Return exactly the listing's lines, from its first line to the line holding "from math import", ends included.

========================

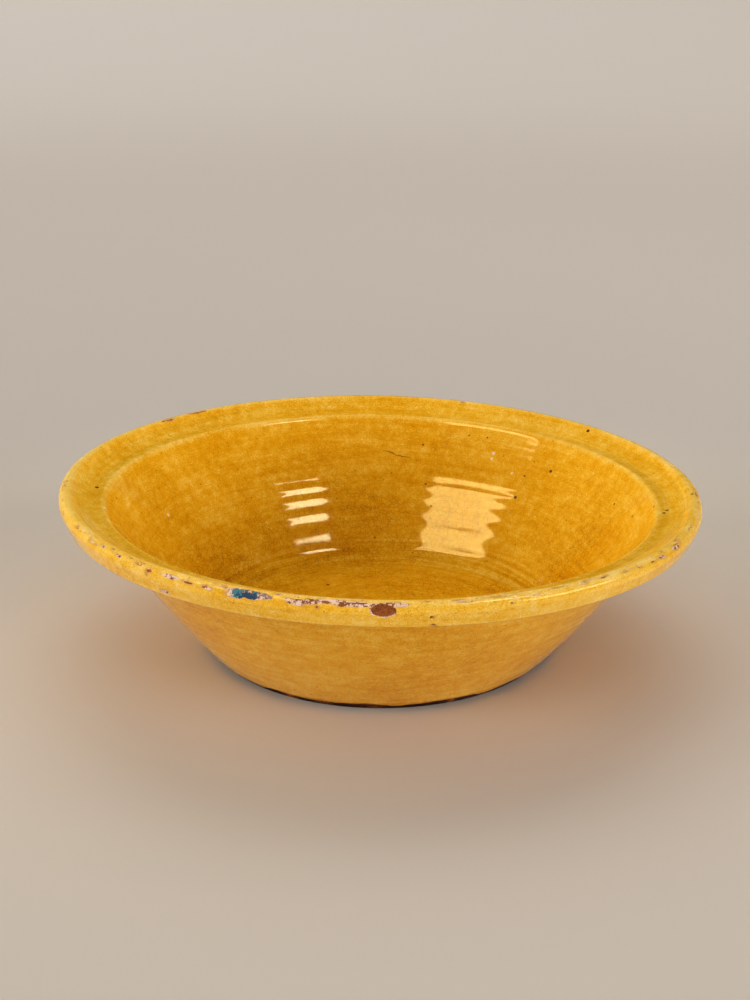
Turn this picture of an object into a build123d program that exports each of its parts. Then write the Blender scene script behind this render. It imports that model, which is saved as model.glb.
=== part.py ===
from build123d import *

import os
from math import atan2, cos, degrees, hypot, radians, sin, tan

# Thrown earthenware mixing bowl: a flat-bottomed well, a straight flaring wall and a hollow
# flange rim with a rounded lip and a plain outer band. Lengths are millimetres.
#
# +Z is up. The origin is the centre of the flat foot that the bowl stands on, and Z is the
# axis that every piece was turned about. A profile is drawn once, as radius against height.
#
# The body is fired clay. White slip and then yellow glaze were poured over the inside and,
# separately, over the outside, so each coat is two thin shells that meet along the crest of
# the lip. The outer ones stop short of the foot, which is left bare.

# Overall sizes, over the finished glaze
RIM_DIAMETER = 400.0
HEIGHT = 106.0
FOOT_DIAMETER = 216.0

# Fired coats
SLIP_THICKNESS = 0.4
GLAZE_THICKNESS = 0.4
BARE_FOOT_HEIGHT = 3.0      # uncoated clay above the standing face

# Clay of the floor and the wall
FLOOR_THICKNESS = 9.2
FLOOR_DIAMETER = 213.0      # where the wall would meet the floor if there were no cove
COVE_RADIUS = 24.0          # sweep from the floor into the wall
WALL_THICKNESS = 6.0        # square to the wall, just under the flange
WALL_BULGE = 1.8            # swell of the outside wall beyond a straight cone
FOOT_EDGE_RADIUS = 1.2

# Clay of the flange rim
FLANGE_WIDTH = 26.2         # from the ridge at the top of the well out to the rim's edge
RIDGE_DROP = 8.6            # from the crest of the lip down to the ridge
RIDGE_RADIUS = 3.5
FLANGE_THICKNESS = 8.8      # at the ridge
UNDERCUT_RADIUS = 7.0       # hollow between the outside wall and the flange
LIP_RADIUS = 4.2            # rounding of the crest
LIP_SIDE_ANGLE = 45.0       # slope of the lip's inner side, above level
BAND_HEIGHT = 13.4          # from the crest down to the band's lower edge
BAND_TAPER = 3.4            # how far the lower edge lies inside the rim's edge
BAND_EDGE_RADIUS = 1.5

COAT_THICKNESS = SLIP_THICKNESS + GLAZE_THICKNESS
RIM_RADIUS = RIM_DIAMETER / 2 - COAT_THICKNESS
CREST_Z = HEIGHT - COAT_THICKNESS


def lip_centre():
    """Centre of the lip's rounding."""
    return (RIM_RADIUS - LIP_RADIUS, CREST_Z - LIP_RADIUS)


def on_lip(angle):
    """Point of the lip's rounding, by degrees above the outward level direction."""
    x, z = lip_centre()
    return (x + LIP_RADIUS * cos(radians(angle)), z + LIP_RADIUS * sin(radians(angle)))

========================

# The output:
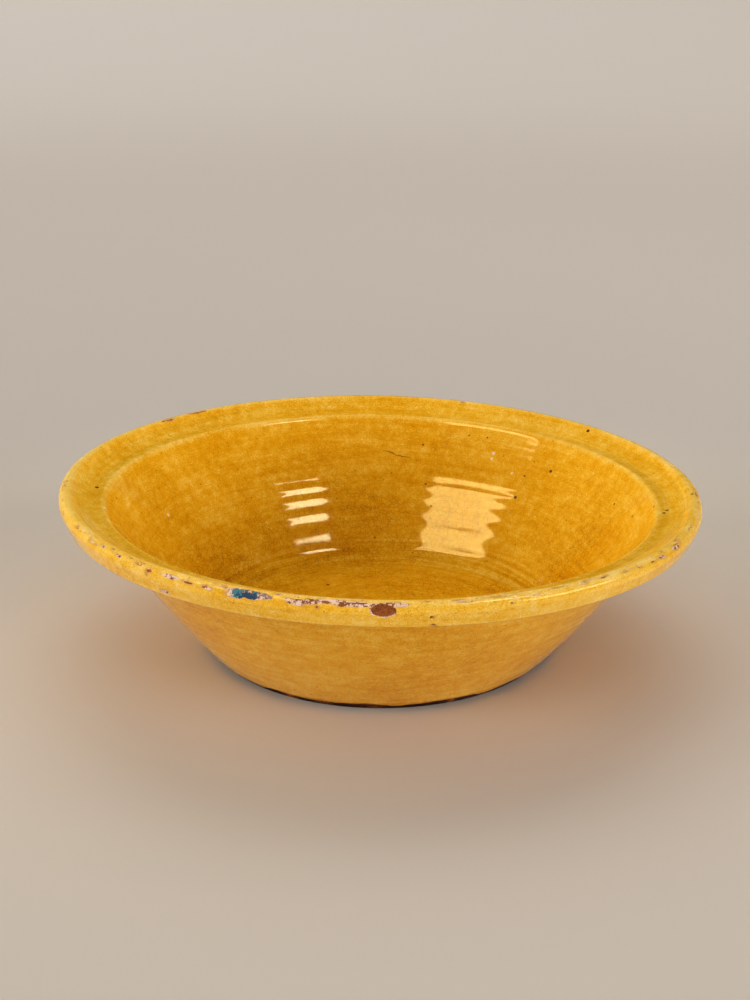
Turn this picture of an object into a build123d program that exports each of its parts. Then write the Blender scene script behind this render. It imports that model, which is saved as model.glb.
=== part.py ===
from build123d import *

import os
from math import atan2, cos, degrees, hypot, radians, sin, tan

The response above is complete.